§ **WRITTEN TASK**: Below is a listing. Quote from it, exactly, the lines from the one containing "The three.js and" down to the one containing "under moulded covers.", both ends included, and nothing else.

§ **WORKING DATA**:

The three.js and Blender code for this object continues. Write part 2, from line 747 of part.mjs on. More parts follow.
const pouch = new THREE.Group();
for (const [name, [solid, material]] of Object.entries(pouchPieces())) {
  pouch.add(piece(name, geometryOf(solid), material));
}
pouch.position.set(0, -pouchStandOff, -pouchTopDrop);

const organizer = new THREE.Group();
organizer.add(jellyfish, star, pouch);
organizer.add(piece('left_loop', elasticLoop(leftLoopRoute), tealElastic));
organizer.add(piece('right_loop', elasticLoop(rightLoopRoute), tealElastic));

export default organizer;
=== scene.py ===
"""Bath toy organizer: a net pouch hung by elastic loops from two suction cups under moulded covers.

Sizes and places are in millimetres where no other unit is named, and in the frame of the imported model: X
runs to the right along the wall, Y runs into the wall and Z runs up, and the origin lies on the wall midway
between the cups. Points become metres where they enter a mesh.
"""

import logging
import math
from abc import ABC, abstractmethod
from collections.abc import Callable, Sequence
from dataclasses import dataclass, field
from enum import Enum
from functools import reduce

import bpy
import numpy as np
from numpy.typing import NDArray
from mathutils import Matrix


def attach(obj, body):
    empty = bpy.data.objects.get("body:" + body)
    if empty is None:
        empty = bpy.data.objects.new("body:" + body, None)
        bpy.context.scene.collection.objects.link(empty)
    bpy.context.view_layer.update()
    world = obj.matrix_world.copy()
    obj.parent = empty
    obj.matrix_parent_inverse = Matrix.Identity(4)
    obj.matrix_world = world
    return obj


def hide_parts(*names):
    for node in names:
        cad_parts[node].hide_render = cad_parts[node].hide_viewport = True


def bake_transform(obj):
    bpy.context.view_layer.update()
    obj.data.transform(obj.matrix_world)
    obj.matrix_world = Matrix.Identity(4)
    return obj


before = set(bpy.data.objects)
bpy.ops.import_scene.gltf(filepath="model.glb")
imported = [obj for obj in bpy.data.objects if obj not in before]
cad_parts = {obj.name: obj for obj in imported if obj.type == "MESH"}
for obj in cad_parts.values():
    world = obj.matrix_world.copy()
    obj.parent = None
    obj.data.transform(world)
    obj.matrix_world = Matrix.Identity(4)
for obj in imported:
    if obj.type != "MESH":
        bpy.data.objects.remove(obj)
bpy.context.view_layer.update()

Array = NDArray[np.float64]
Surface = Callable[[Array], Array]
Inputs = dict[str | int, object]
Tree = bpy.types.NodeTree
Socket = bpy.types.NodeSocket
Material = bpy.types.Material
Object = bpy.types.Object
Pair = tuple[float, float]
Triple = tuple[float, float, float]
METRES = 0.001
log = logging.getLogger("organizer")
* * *
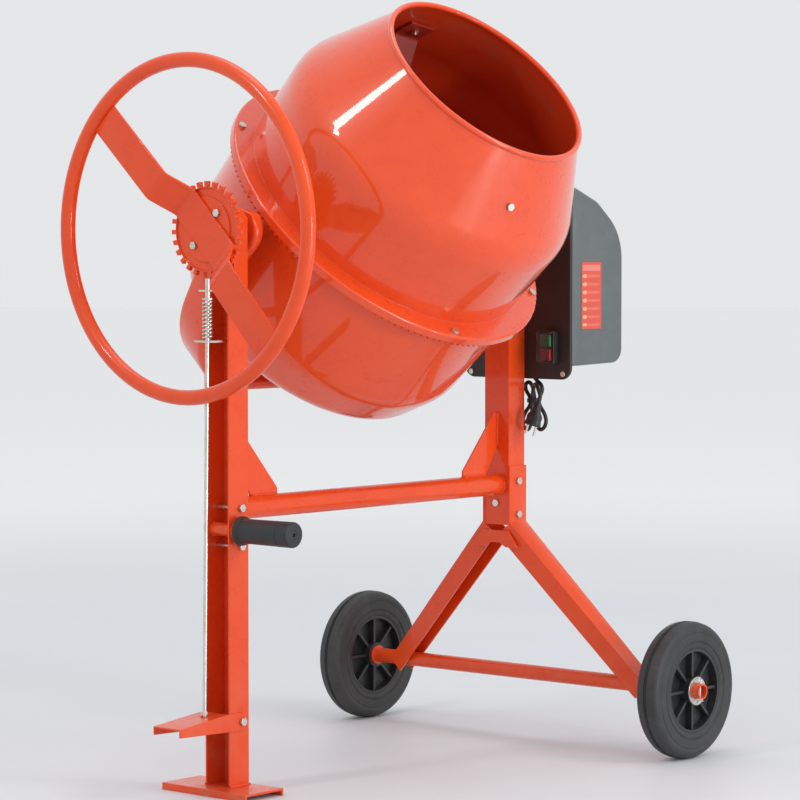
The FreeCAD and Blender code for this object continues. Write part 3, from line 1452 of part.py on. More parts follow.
...
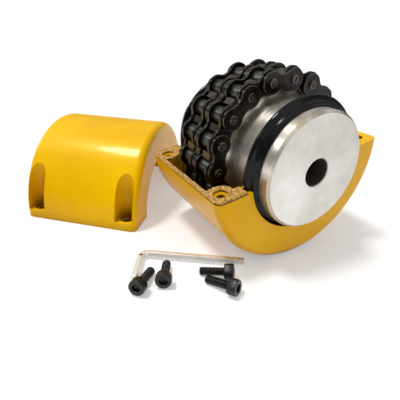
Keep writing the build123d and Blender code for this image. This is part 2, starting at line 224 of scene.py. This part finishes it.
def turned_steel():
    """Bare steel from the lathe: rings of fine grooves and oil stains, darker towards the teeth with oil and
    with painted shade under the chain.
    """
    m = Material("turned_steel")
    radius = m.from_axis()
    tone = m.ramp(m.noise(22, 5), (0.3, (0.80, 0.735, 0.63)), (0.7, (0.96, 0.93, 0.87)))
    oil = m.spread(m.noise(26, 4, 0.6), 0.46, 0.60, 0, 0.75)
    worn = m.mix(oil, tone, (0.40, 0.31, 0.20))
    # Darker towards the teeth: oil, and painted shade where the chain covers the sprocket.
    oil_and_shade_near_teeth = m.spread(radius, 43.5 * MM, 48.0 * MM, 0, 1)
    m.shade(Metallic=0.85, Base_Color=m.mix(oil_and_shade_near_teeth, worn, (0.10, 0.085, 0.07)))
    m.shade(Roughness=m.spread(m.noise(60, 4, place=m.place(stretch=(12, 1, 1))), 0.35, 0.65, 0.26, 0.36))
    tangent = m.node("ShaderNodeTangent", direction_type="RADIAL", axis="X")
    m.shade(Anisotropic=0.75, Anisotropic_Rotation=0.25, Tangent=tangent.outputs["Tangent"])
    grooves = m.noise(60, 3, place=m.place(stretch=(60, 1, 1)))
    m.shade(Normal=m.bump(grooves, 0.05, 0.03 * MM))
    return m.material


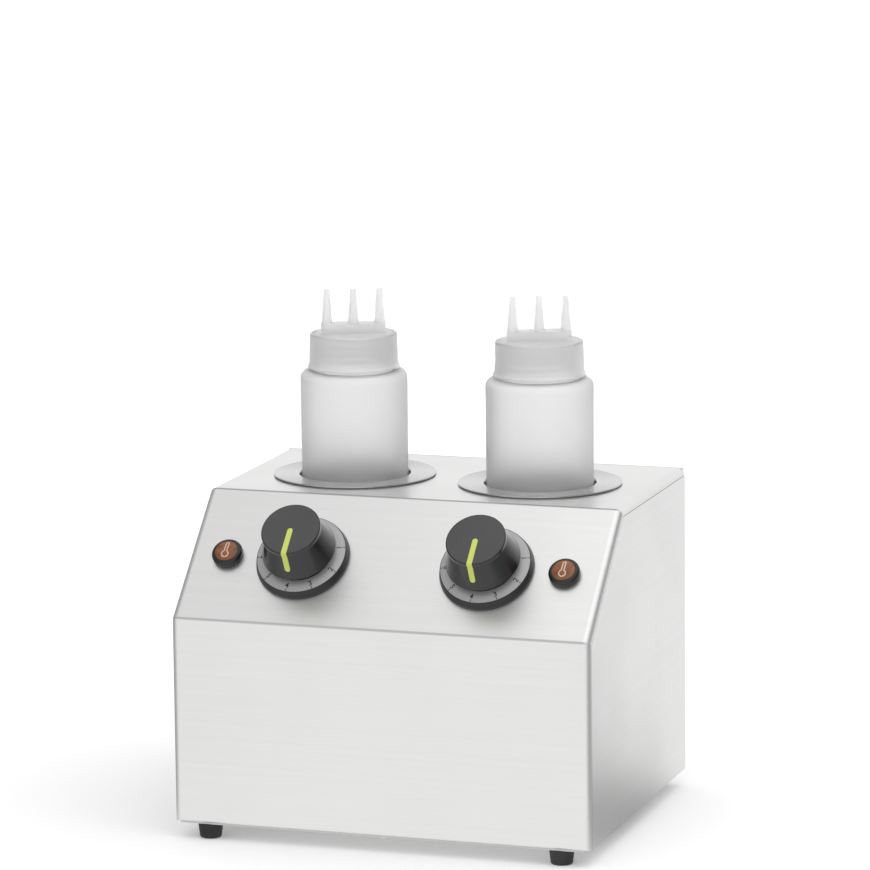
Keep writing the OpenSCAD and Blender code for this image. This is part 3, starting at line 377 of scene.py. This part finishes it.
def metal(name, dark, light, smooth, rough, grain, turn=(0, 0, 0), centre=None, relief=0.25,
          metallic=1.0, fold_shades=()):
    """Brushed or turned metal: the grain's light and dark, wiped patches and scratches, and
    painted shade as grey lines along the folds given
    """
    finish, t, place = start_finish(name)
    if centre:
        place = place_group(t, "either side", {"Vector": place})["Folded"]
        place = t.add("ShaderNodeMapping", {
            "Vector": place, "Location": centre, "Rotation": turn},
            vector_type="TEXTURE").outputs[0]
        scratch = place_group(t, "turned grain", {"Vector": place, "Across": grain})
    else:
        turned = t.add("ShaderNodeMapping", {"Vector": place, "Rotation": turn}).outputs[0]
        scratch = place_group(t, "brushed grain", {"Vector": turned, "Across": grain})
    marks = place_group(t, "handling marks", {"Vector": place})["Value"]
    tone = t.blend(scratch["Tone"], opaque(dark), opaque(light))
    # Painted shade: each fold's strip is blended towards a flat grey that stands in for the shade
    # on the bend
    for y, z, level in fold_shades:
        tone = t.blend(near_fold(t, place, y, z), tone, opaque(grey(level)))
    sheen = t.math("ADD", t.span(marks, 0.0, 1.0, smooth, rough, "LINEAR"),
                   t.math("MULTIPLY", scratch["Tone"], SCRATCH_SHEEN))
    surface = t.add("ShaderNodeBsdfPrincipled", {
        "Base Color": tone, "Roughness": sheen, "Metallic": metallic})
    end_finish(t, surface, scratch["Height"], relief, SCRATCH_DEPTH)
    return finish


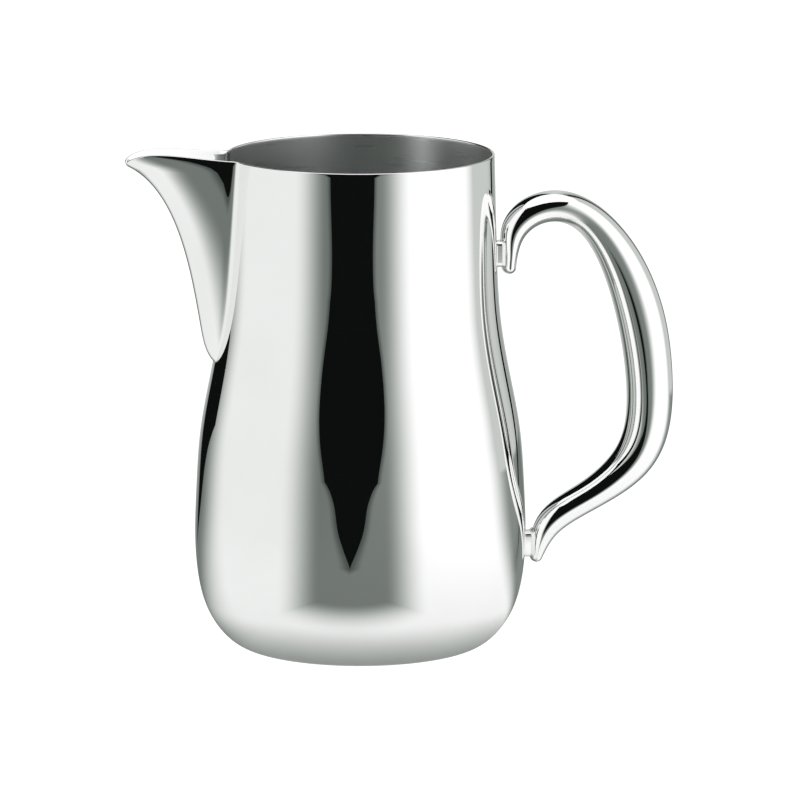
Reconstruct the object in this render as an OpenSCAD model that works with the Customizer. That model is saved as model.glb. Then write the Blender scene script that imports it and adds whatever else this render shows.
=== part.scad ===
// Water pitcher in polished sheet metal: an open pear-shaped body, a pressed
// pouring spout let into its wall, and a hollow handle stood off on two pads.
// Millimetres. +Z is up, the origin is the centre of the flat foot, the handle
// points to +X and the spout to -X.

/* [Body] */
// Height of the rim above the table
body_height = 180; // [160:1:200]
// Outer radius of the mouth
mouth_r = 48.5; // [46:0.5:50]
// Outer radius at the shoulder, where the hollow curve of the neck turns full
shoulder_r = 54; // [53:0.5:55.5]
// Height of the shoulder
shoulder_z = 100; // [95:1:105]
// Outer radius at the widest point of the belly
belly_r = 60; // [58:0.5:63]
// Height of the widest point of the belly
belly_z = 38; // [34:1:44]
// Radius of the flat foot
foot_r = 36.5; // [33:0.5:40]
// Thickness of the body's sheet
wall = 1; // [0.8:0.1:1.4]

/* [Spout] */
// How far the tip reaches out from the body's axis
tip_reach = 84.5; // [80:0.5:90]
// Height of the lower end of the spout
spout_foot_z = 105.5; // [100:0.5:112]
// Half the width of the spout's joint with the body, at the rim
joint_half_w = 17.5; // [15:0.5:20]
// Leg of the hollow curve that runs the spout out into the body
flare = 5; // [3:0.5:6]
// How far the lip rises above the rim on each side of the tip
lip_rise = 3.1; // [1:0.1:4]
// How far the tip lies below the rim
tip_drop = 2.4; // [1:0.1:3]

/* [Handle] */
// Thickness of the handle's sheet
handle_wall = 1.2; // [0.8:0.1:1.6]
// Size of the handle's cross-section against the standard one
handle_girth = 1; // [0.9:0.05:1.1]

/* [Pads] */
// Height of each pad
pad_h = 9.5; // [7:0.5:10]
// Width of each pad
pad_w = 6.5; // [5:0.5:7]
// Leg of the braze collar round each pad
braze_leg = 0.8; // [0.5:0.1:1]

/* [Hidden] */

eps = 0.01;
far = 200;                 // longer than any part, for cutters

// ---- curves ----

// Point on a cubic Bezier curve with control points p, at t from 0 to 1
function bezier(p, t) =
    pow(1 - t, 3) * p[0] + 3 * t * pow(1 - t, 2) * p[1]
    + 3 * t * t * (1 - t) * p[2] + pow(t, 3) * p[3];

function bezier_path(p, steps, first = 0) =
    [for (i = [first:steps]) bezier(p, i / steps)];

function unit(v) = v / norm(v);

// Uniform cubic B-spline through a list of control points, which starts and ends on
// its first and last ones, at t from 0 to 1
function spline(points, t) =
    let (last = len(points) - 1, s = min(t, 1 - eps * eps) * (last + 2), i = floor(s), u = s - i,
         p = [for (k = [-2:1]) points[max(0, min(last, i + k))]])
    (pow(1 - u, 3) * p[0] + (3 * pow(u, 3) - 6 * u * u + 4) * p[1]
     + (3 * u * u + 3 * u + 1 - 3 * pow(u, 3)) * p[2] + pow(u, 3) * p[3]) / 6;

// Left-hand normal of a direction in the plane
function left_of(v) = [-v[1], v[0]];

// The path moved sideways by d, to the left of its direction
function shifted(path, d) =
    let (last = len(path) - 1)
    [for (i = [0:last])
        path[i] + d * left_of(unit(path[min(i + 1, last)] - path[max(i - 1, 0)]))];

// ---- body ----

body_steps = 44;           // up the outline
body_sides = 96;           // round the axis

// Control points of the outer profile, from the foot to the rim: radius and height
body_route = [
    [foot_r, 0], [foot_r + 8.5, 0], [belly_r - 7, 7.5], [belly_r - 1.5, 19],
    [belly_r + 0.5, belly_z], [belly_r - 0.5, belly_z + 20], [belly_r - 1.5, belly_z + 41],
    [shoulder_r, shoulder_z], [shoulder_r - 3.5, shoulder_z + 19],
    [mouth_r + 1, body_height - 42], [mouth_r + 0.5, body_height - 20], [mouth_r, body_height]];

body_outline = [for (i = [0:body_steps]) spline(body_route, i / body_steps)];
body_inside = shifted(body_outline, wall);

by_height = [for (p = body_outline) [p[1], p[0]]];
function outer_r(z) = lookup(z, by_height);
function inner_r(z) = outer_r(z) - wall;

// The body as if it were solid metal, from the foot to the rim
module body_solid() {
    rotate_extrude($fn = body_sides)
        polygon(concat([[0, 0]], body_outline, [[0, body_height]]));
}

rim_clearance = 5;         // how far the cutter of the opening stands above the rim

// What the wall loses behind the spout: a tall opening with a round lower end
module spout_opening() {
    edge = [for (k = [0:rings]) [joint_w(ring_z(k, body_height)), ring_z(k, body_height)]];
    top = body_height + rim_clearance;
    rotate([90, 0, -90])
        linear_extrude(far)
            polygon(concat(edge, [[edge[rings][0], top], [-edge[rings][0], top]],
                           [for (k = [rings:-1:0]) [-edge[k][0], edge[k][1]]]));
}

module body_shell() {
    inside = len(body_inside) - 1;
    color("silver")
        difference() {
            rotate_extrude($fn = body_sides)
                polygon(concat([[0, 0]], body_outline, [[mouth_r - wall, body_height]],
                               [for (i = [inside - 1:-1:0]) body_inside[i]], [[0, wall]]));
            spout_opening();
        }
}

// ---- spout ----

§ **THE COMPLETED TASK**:
The three.js and Blender code for this object continues. Write part 2, from line 747 of part.mjs on. More parts follow.
const pouch = new THREE.Group();
for (const [name, [solid, material]] of Object.entries(pouchPieces())) {
  pouch.add(piece(name, geometryOf(solid), material));
}
pouch.position.set(0, -pouchStandOff, -pouchTopDrop);

const organizer = new THREE.Group();
organizer.add(jellyfish, star, pouch);
organizer.add(piece('left_loop', elasticLoop(leftLoopRoute), tealElastic));
organizer.add(piece('right_loop', elasticLoop(rightLoopRoute), tealElastic));

export default organizer;
=== scene.py ===
"""Bath toy organizer: a net pouch hung by elastic loops from two suction cups under moulded covers.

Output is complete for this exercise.